A Level 5 leader gives credit to others when things go well and takes responsibility when they do not. They build successors. They make hard calls. They do not need to be the smartest person in the room.
Ask yourself this: are you building something that can thrive without you, or are you quietly making yourself indispensable?
First Who, Then What
Collins makes a powerful point: great leaders do not begin with strategy. They begin with people.
Get the right people on the bus. Get the wrong people off the bus. Then decide where to drive.
This sounds simple until you have to do it. Many leaders tolerate the wrong people because they are loyal, technically competent, or hard to replace. But one wrong person in a key seat can drain energy, weaken standards, and confuse the culture.
People come first. Strategy follows.
Confront the Brutal Facts
Great companies face reality without losing faith.
Collins calls this the Stockdale Paradox: you must maintain absolute faith that you can prevail while also confronting the most brutal facts of your current reality. His site identifies this as one of the major Good to Great concepts.
This is where leadership gets uncomfortable. You cannot improve what you refuse to name. Weak margins. Bad hires. Customer churn. Poor accountability. A stale product. A tired culture.
The truth will not hurt your business nearly as much as avoiding it will.
The Hedgehog Concept
The Hedgehog Concept asks leaders to find the intersection of three things: what you are deeply passionate about, what you can be best in the world at, and what drives your economic engine. Collins describes it as a “simple, crystalline concept” that comes from understanding those three circles.
This is not branding language. It is strategic discipline.
Many companies chase too many opportunities. They confuse motion with progress. The Hedgehog Concept forces focus.

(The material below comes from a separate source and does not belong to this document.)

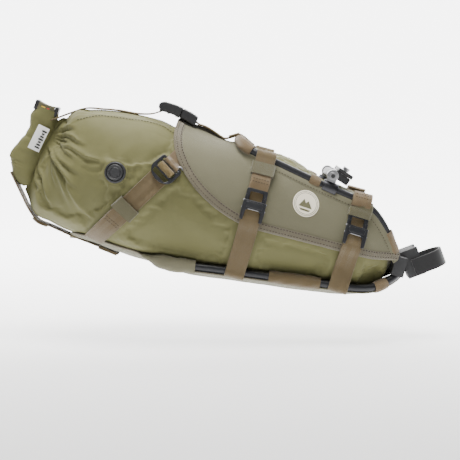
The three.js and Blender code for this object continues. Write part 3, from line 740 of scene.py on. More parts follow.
# Folds in the row's own upright plane, in millimetres: forward and up from the rail clamp.
# Each is its line, its height and its width.
FOLDS = [
    ([(-376, 40), (-367, 25), (-357, 10), (-349, -2), (-343, -8), (-334, -15)], 6.4, 3.2),
    ([(-371, 48), (-360, 44), (-345, 41), (-330, 33), (-318, 26), (-300, 22)], 2.6, 4.2),
    ([(-369, 52), (-357, 57), (-346, 55), (-332, 47), (-322, 44)], 3.6, 3.0),
    ([(-370, 54), (-361, 62), (-350, 66), (-338, 66)], 3.8, 2.4),
    ([(-370, 56), (-365, 68), (-356, 76), (-345, 80)], 3.4, 2.9),
    ([(-369, 50), (-359, 50), (-350, 48)], 3.2, 1.9),
    ([(-382, 32), (-385, 13), (-382, -10), (-373, -36), (-364, -50)], 4.8, 3.2),
    ([(-386, 24), (-391, 3), (-389, -17), (-379, -36)], 3.8, 2.6),
    ([(-372, 42), (-366, 18), (-356, -8), (-342, -36), (-326, -56)], 3.0, 5.0),
    ([(-349, 0), (-341, -20), (-327, -44), (-309, -60)], 3.2, 4.8),
    ([(-330, 20), (-312, 14), (-302, 20), (-290, 27), (-276, 26)], 1.3, 3.6),
    ([(-325, 32), (-306, 24), (-296, 12), (-290, -4)], 2.2, 4.6),
    ([(-372, 40), (-359, 24), (-343, 12), (-326, 4)], 3.0, 3.2),
    ([(-374, 38), (-372, 20), (-369, 0), (-360, -24)], 3.0, 2.4),
    ([(-368, 46), (-352, 34), (-338, 22)], 2.8, 2.2),
]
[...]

It asks: what should we stop doing because it distracts from what we can truly do best?
That question can change a business.
A Culture of Discipline
Great companies do not need layers of bureaucracy because disciplined people do disciplined things.
This is an important distinction. Discipline does not mean control for control’s sake. It means clarity, standards, ownership, and consistency. The right people do not need to be managed tightly. They need a clear direction and the freedom to execute.
Weak cultures create rules to compensate for poor judgment. Strong cultures build judgment.
Technology Accelerators
Collins does not dismiss technology. He puts it in its proper place.
Technology accelerates momentum. It does not create greatness by itself. Great companies use technology when it fits their Hedgehog Concept. They do not chase every new tool because everyone else is doing it.
That lesson feels even more relevant today.
The question is not, “What technology should we adopt?” The better question is, “What are we already committed to becoming great at, and which technology helps us get there faster?”
The Flywheel
The flywheel is one of Collins’ most helpful images. Greatness rarely comes from one dramatic breakthrough. It comes from repeated effort in the same direction until momentum builds.
Push. Push again. Keep pushing.
At first, progress feels slow. Then the flywheel begins to turn. Eventually, the organization gains force, and outsiders mistake years of disciplined work for sudden success.
That is how durable success usually works. Quiet effort compounds.
Why This Book Matters for Business Leaders
Good to Great challenges the leader’s ego. It says greatness does not come from charisma, slogans, acquisitions, technology, or heroic speeches. It comes from disciplined choices made consistently over time.
That is both encouraging and demanding.
You do not need to be flashy. You do need to be honest. You do not need every opportunity. You need the right few. You do not need more noise. You need more discipline.
Reflection Questions
- Where has “good enough” become acceptable in your business?
- Do you have the right people in the most important seats?
- What brutal fact are you currently avoiding?
- What can your company realistically become best at?
- What activities should you stop doing because they dilute focus?
- Are you using technology to accelerate strategy or to avoid making hard decisions?
- What flywheel are you pushing every day?
Media, Talks, and Related Content
Jim Collins’ official site offers videos and audio clips on many of the book’s key ideas, including Level 5 Leadership, First Who Then What, the Hedgehog Concept, and the Flywheel. These are useful refreshers for leadership teams that want to discuss the concepts together.
About Jim Collins
Jim Collins is a business researcher and author known for studying what makes organizations endure and outperform. His books include Built to Last, Good to Great, How the Mighty Fall, and Great by Choice. He began his research and teaching career at Stanford Graduate School of Business and later built an independent management laboratory focused on long-term organizational performance.
He has earned his place because he does not just offer opinions. He studies patterns. Then he turns them into tools leaders can use.